MIA fathers are nowhere to be seen when black teens en masse burn, loot and kill throughout the country, targeting pizza deliverymen, hotdog vendors, veterans, college students, policemen, and others.

The solution to this mess is first to legally hold the news media accountable for inciting violence. Whether stricter control is required of information dissemination or of news editors implementing fact checking, regulations and legal enforcement must oversee and attempt to prevent the creation of sensationalism designed to boost ratings which result in hate crimes. The U.S. Constitution does not protect the press from reporting false information or inciting violence.

This includes prosecuting Al Sharpton and MSNBC for promoting violence that led to the murders of policemen in several states. Last week, as an MSNBC employee, Mr. Sharpton and others, coordinated a march against police. Protesters chanted, “What do we want? Dead Cops! When do we want it? Right Now!”

Within one week, from California to New York, police were attacked and killed.

An equally important solution is for ministers, community leaders and elected officials to initiate a national approach to the epidemic of fatherlessness. Public-private partnerships exist to strengthen communities and interpersonal relationships. Black men do have black leaders from whom they can learn and emulate.

But they must first confront the reality that racism exists within their own community. They must also reject the false notion that blacks can only represent a particular ideological base. Black men who have overcome much to achieve personal and professional success deserve respect and to be heard. (They include former Reps. J.C. Watts and Allen West, Academic Thomas Sewell, Dr. Ben Carson, Philadelphia Mayor Michael Nutter, Texas minister Voddie Baucham, former Chicago minister Archibald J. Carey Jr., whose sermons inspired the Rev. Martin Luther King Jr., and many others.)

To his credit, President Obama initially gave a handful of speeches about MIA fathers. But he later backed off because he was criticized for what’s known as “yellow complex” racism. (Harry Reid famously remarked “light-skinned” Obama had “no Negro dialect unless he wanted to have one.” Jesse Jackson said of Mr. Obama’s “moral lectures,” “I wanna cut [him]” for “talking down to black people.”)

Another solution, and in the spirit of Christmas, is to recognize that hope exists. “NCIS” character Tim McGee offers encouragement. He reflected, “A parent makes rules to help, but you can’t force kids to follow them no matter how hard you try. They have to make their own choices.”

Addressing a convict, he said, “You made bad choices and you were caught. You’re a criminal. But not doing the right thing because you have nothing to lose or gain? That just makes you a bad person.”

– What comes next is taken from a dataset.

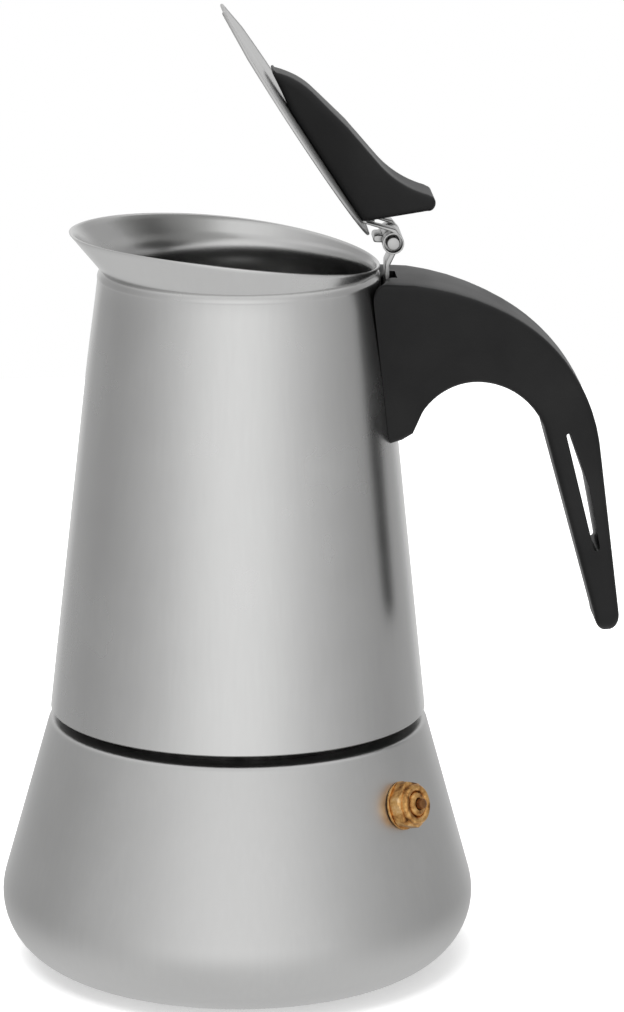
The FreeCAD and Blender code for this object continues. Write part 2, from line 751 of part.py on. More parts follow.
def on_hinge(piece):
    """Stands a lid piece open: its own origin goes to the hinge pin."""
    turn = FreeCAD.Rotation(V(0, 1, 0), value_of(D.lid_open))
    piece.Placement = FreeCAD.Placement(V(value_of(D.pin_x), 0, value_of(D.pin_z)), turn)
    piece.setExpression("Placement.Base.x", D.pin_x.text)
    piece.setExpression("Placement.Base.z", D.pin_z.text)
    piece.setExpression("Placement.Rotation.Angle", D.lid_open.text)
    return piece


def lid():
    """Round lid sheet cut straight at the hinge and at the pouring beak."""
    front = D.lid_front_half
    back = D.lid_back_half
    flank = D.beak_start_half
    body = padded("lid", "XY_Plane", [
        (-D.lid_back, back), Arc(-D.beak_start, flank, D.lid_radius), (-D.lid_front, front),
        (-D.lid_front, -front), (-D.beak_start, -flank), Arc(-D.lid_back, -back, D.lid_radius),
    ], D.lid_wall, start=-D.lid_sink - D.lid_wall, holes=[(-D.knob_screw_at, 0, 1.6)])
    return on_hinge(body)


def lid_leaf():
    """Turning leaf: strip from the lid over the pin, with two outer knuckles."""
    low = -D.lid_sink + 0.02
    top = low + 0.9
    strip = padded("leaf_strip", "XZ_Plane", [
        (-D.leaf_end, low), (-7.6, low), (-2.0, 0.1), (-0.4, D.knuckle_radius - 0.1),
        (-2.0, D.knuckle_radius - 0.3), (-7.0, top), (-D.leaf_end, top),
    ], 2 * D.leaf_half, symmetric=True)
    knuckle = across("leaf_knuckle", D.knuckle_radius, D.leaf_half, 0, 0)
    bore = across("leaf_bore", D.knuckle_bore, 30.0, 0, 0)
    gap = block("leaf_window", (-5.0, -D.leaf_gap, -6.0), (5.0, D.leaf_gap, 6.0))
    blank = joined("leaf_blank", [strip, knuckle])
    rooms = joined("leaf_rooms", [bore, gap])
    return on_hinge(cut("lid_leaf", blank, rooms))


def lid_knob():
    """Moulded thumb grip on the lid: long low nose, hollow back, raised rear tip."""
    low = -D.lid_sink + 0.02
    side = padded("knob_side", "XZ_Plane", [
        (-7.7, low), (-1.2, 11.2), Arc(-2.8, 12.9, 1.6), (-4.6, 12.2),
        Arc(-17.0, 6.8, -21.9), Arc(-36.0, 3.5, 120.0), Arc(-45.6, -1.9, 16.0),
        (-45.4, -2.4), (-35.0, low),
    ], 2 * D.knob_half, symmetric=True)
    plan = padded("knob_plan", "XY_Plane", [
        (2.0, D.knob_half - 1.0), Arc(-26.0, D.knob_half, 90.0), Arc(-46.0, 4.0, 40.0),
        Arc(-46.0, -4.0, 4.6), Arc(-26.0, -D.knob_half, 40.0),
        Arc(2.0, -D.knob_half + 1.0, 90.0),
    ], 30.0, start=-10.0)
    leaf_room = block("knob_leaf_room", (-D.leaf_end - 0.2, -D.leaf_half - 0.1, -8.0),
                      (3.0, D.leaf_half + 0.1, -D.lid_sink + 0.98))
    screw_room = rod("knob_screw_room", 1.52, -8.0, 1.6)
    screw_room.Placement.Base = V(-value_of(D.knob_screw_at), 0, 0)
    rooms = joined("knob_rooms", [leaf_room, screw_room])
    return on_hinge(cut("lid_knob", common("knob_blank", side, plan), rooms))


def knob_screw():
    """Pan-head screw from inside the lid up into the knob."""
    face = -D.lid_sink - D.lid_wall - 0.02
    body = turned("knob_screw_turned", [
        (0, face - 1.2), (1.6, face - 1.2), (2.4, face - 0.7), (2.4, face),
        (1.5, face), (1.5, 1.5), (0, 1.5),
    ])
    body.Placement.Base = V(-value_of(D.knob_screw_at), 0, 0)
    at = -D.knob_screw_at
    slot = block("knob_screw_slot", (at - 0.4, -4.0, -10.0), (at + 0.4, 4.0, face - 0.6))
    return on_hinge(cut("knob_screw", body, slot))


def export(pieces):
    """Checks every object, then writes one STEP file per piece."""
    DOC.recompute()
    for thing in DOC.Objects:
        if {"Invalid", "Error"} & set(thing.State):
            raise RuntimeError(f"{thing.Label} failed: {thing.State}")
    os.makedirs("parts", exist_ok=True)
    for piece in pieces:
        shape = piece.Shape
        if shape.isNull() or not shape.isValid() or len(shape.Solids) != 1:
            raise RuntimeError(f"{piece.Label}: bad shape, {len(shape.Solids)} solids")
        shape.exportStep(f"parts/{piece.Label}.step")
        box = shape.BoundBox
        print(f"{piece.Label:15s} {shape.Volume:9.1f} mm3  x {box.XMin:6.1f} {box.XMax:6.1f}"
              f"  y {box.YMin:6.1f} {box.YMax:6.1f}  z {box.ZMin:6.1f} {box.ZMax:6.1f}")


fill_sheet()
export([
    boiler_shell(), base_disc(), boiler_neck(), *valve_parts(),
    funnel(), funnel_screen(), filter_plate(), gasket(),
    upper_shell(), pot_floor(), thread_ring(), column(), column_cap(),
    handle_bracket(), handle(), handle_screw(), hinge_bracket(), hinge_pin(),
    lid(), lid_leaf(), lid_knob(), knob_screw(),
])
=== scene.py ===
"""The look of the stove-top moka pot: finished pieces, materials, studio and camera.

Shapes are worked out in millimetres in the part's own frame and written in metres.
"""
import json
import math

import bmesh
import bpy
from mathutils import Matrix, Vector
from mathutils.geometry import tessellate_polygon


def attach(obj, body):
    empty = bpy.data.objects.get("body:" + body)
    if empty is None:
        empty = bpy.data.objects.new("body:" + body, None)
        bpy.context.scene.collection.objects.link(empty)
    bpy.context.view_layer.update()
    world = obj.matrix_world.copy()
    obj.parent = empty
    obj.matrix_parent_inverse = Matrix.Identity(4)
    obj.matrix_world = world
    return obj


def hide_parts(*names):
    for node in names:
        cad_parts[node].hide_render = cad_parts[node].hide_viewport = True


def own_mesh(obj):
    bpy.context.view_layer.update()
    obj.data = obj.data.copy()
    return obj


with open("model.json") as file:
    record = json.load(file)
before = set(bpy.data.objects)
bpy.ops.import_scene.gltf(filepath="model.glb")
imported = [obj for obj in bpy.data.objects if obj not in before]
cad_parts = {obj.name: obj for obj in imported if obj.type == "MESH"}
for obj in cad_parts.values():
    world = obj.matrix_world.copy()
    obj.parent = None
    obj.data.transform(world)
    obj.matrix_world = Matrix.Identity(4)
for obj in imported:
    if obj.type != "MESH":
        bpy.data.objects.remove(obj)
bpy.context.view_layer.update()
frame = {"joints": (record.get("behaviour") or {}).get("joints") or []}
joints = {joint["name"]: joint for joint in frame["joints"]}

MM = 0.001
UP = Vector((0, 0, 1))
ROUND = 192          # steps around a large turned piece
SMALL_ROUND = 72     # steps around a small turned piece
HEX_ROUND = 180      # steps around a hexagon, a whole number on each flat

# Sizes shared by several pieces, in millimetres; a pair is a radius and a height.
WALL = 0.8
LIP = WALL / 2         # half thickness of the rounded rim
BOILER_TOP = 55.6
THREAD_PITCH = 3.0
POT_FOOT = (41.65, 57.8)
POT_SHOULDER = (31.21, 154.8)
CREASE = (30.1, 156.35)
PIN = tuple(place / MM for place in joints["lid_hinge"]["pos_m"])
PIN_RADIUS = 1.45
PIN_HALF = 8.0
LID_OPEN = math.radians(56.65)
LID_SINK = 3.1         # outer face of the lid, below the hinge pin when closed
SCREW_AT = 15.6        # knob screw, from the hinge pin
LEAF_END = 12.6        # end of the hinge leaf, from the hinge pin
VALVE_AZIMUTH = math.radians(-40.1)
VALVE_TILT = math.radians(15.36)
VALVE_REACH = 45.44
VALVE_HEIGHT = 42.8


# ---------------------------------------------------------------- outlines

def arc_steps(start, end, radius, step=math.radians(5)):
    """Points along an arc after its start: a positive radius turns left, a negative one right."""
    start, end = Vector(start), Vector(end)
    chord = end - start
    size = abs(radius)
    half = math.asin(min(chord.length / (2 * size), 1.0))
    count = max(2, math.ceil(2 * half / step))
    turn = half if radius > 0 else -half
    points = []
    for index in range(1, count + 1):
        share = index / count
        lean = turn * (share - 1)
        reach = size * 2 * math.sin(half * share)
        heading = math.atan2(chord.y, chord.x) + lean
        points.append((start.x + reach * math.cos(heading), start.y + reach * math.sin(heading)))
    return points


def traced(corners):
    """An outline from (x, y) corners; a third number is the radius of the arc leading there."""
    points = []
    for corner in corners:
        if len(corner) == 3:
            points += arc_steps(points[-1], corner[:2], corner[2])
        else:
            points.append(tuple(corner))
    return points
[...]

In light of his experiences, Mr. McGee remarked, “I finally realized what rules are all about — to prevent messes, problems, screw-ups, mistakes. But when messes and problems happen the rules are also there to protect us. And because each one of us live[s] by those rules we know that no matter how many we break, no matter how much we screw up, there will be someone to save us.

“Which is what Christmas is about too — someone giving us a second chance.”

He says to his father, “You taught me to admit when I was wrong. Communication was never our strong suit and we haven’t always seen eye to eye, but your rules, my breaking of them, our ensuing arguments, resulting punishments, all of this meant something to me. For it takes a man to make a man. You’ve helped make me one.”

The reality is that Brown and many others never had the chance to become men because they had no fathers to teach them. Solutions exist to remedy this epidemic. Young black men don’t have to become people like Mr. Sharpton or Brown’s MIA father who have blood on their hands. They can grasp their second, third or fourth chance, to recognize they are not alone and can choose life over death.